## OBJECTIVE
Copy, in full, each line of the material that holds the word "this".

## COLLECTED MATERIAL
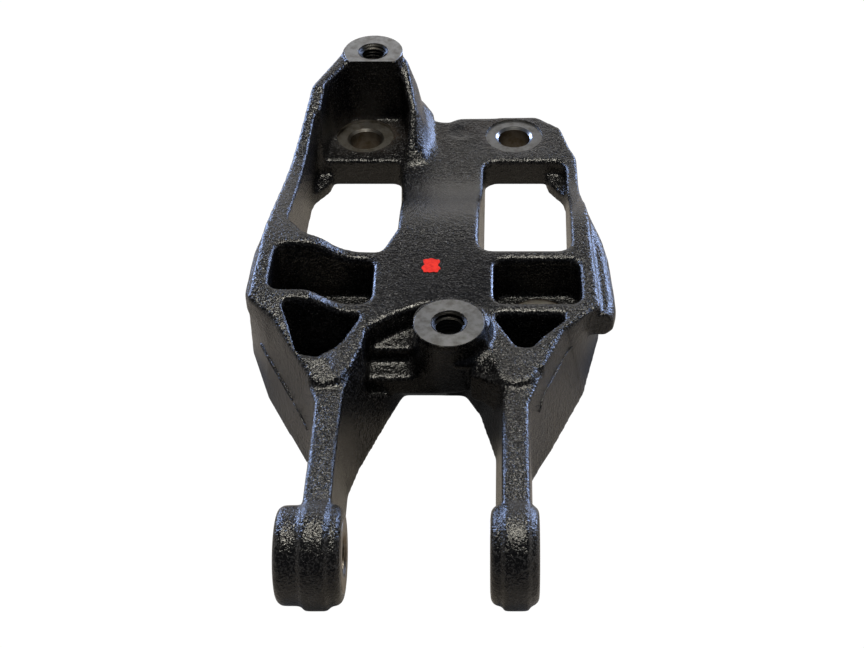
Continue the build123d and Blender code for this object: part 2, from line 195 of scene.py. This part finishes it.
def two_tone(nodes, links, value, low, low_colour, high, high_colour):
    """A colour that passes from one to another between two levels of a value."""
    ramp = nodes.new("ShaderNodeValToRGB")
    ramp.color_ramp.elements[0].position = low
    ramp.color_ramp.elements[0].color = (*low_colour, 1)
    ramp.color_ramp.elements[1].position = high
    ramp.color_ramp.elements[1].color = (*high_colour, 1)
    links.new(value, ramp.inputs["Fac"])
    return ramp.outputs["Color"]


def spread(nodes, links, value, low, high):
    """Carry a noise value, which lies mostly between 0.3 and 0.7, to another range."""
    scale = nodes.new("ShaderNodeMapRange")
    scale.inputs["From Min"].default_value = 0.3
    scale.inputs["From Max"].default_value = 0.7
    scale.inputs["To Min"].default_value = low
    scale.inputs["To Max"].default_value = high
    links.new(value, scale.inputs["Value"])
    return scale.outputs["Result"]


def worked(nodes, links, operation, first, second, third=None):
    """The result of a sum on sockets and plain numbers."""
    step = nodes.new("ShaderNodeMath")
    step.operation = operation
    for socket, value in zip(step.inputs, (first, second, third)):
        if isinstance(value, (int, float)):
            socket.default_value = value
        elif value is not None:
            links.new(value, socket)
    return step.outputs["Value"]


def surface_value(nodes, name):
    """What mark_surface wrote under this name for each point."""
    stored = nodes.new("ShaderNodeAttribute")
    stored.attribute_name = name
    return stored.outputs["Fac"]


def blended(nodes, links, share, first, second):
    """Two colours mixed by share; the second is a socket or a plain colour."""
    mix = nodes.new("ShaderNodeMix")
    mix.data_type = "RGBA"
    links.new(share, mix.inputs["Factor"])
    links.new(first, mix.inputs["A"])
    if isinstance(second, tuple):
        mix.inputs["B"].default_value = (*second, 1)
    else:
        links.new(second, mix.inputs["B"])
    return mix.outputs["Result"]


def roughen(nodes, links, shader, height, distance, strength):
    """Bump a shader's surface; the strength is a socket or a plain number."""
    bump = nodes.new("ShaderNodeBump")
    bump.inputs["Distance"].default_value = distance
    if isinstance(strength, float):
        bump.inputs["Strength"].default_value = strength
    else:
        links.new(strength, bump.inputs["Strength"])
    links.new(height, bump.inputs["Height"])
    links.new(bump.outputs["Normal"], shader.inputs["Normal"])


def black_paint():
    """Black paint over rough sand-cast iron, with brown stains beside the machined faces."""
    material, nodes, links, shader = new_material("black_casting_paint")
    place = nodes.new("ShaderNodeTexCoord").outputs["Object"]
    patches = noise_field(nodes, links, place, scale=42.0, detail=4.0, roughness=0.6)
    deep_black, worn_black = (0.0020, 0.0020, 0.0028), (0.0055, 0.0052, 0.0055)
    black = two_tone(nodes, links, patches, 0.35, deep_black, 0.72, worn_black)

    blotches = noise_field(nodes, links, place, scale=150.0, detail=5.0, roughness=0.65)
    blotches = spread(nodes, links, blotches, low=0.0, high=1.0)
    stained = worked(nodes, links, "MULTIPLY", surface_value(nodes, "stain"), blotches)
    rust, dust = (0.060, 0.047, 0.038), (0.066, 0.064, 0.066)
    brown = two_tone(nodes, links, patches, 0.4, rust, 0.6, dust)
    stained_black = blended(nodes, links, stained, black, brown)

    graininess = surface_value(nodes, "grain")
    grain = noise_field(nodes, links, place, scale=1050.0, detail=2.0, roughness=0.5)
    crests = spread(nodes, links, grain, low=-1.6, high=1.5)
    crests = worked(nodes, links, "MULTIPLY", crests, graininess)
    crest_grey = (0.036, 0.036, 0.038)
    speckled = blended(nodes, links, crests, stained_black, crest_grey)
    links.new(speckled, shader.inputs["Base Color"])
    links.new(spread(nodes, links, patches, low=0.15, high=0.23), shader.inputs["Roughness"])
    plain_shine, dull_loss = 0.5, 0.36
    shine = worked(nodes, links, "MULTIPLY_ADD", surface_value(nodes, "dull"), -dull_loss, plain_shine)
    links.new(shine, shader.inputs["Specular IOR Level"])

    lump_share, grain_height = 0.8, 0.00044
    lumps = noise_field(nodes, links, place, scale=420.0, detail=1.0, roughness=0.5)
    height = worked(nodes, links, "MULTIPLY_ADD", lumps, lump_share, grain)
    roughen(nodes, links, shader, height, grain_height, graininess)
    return material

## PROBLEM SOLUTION
Continue the build123d and Blender code for this object: part 2, from line 195 of scene.py. This part finishes it.
    """What mark_surface wrote under this name for each point."""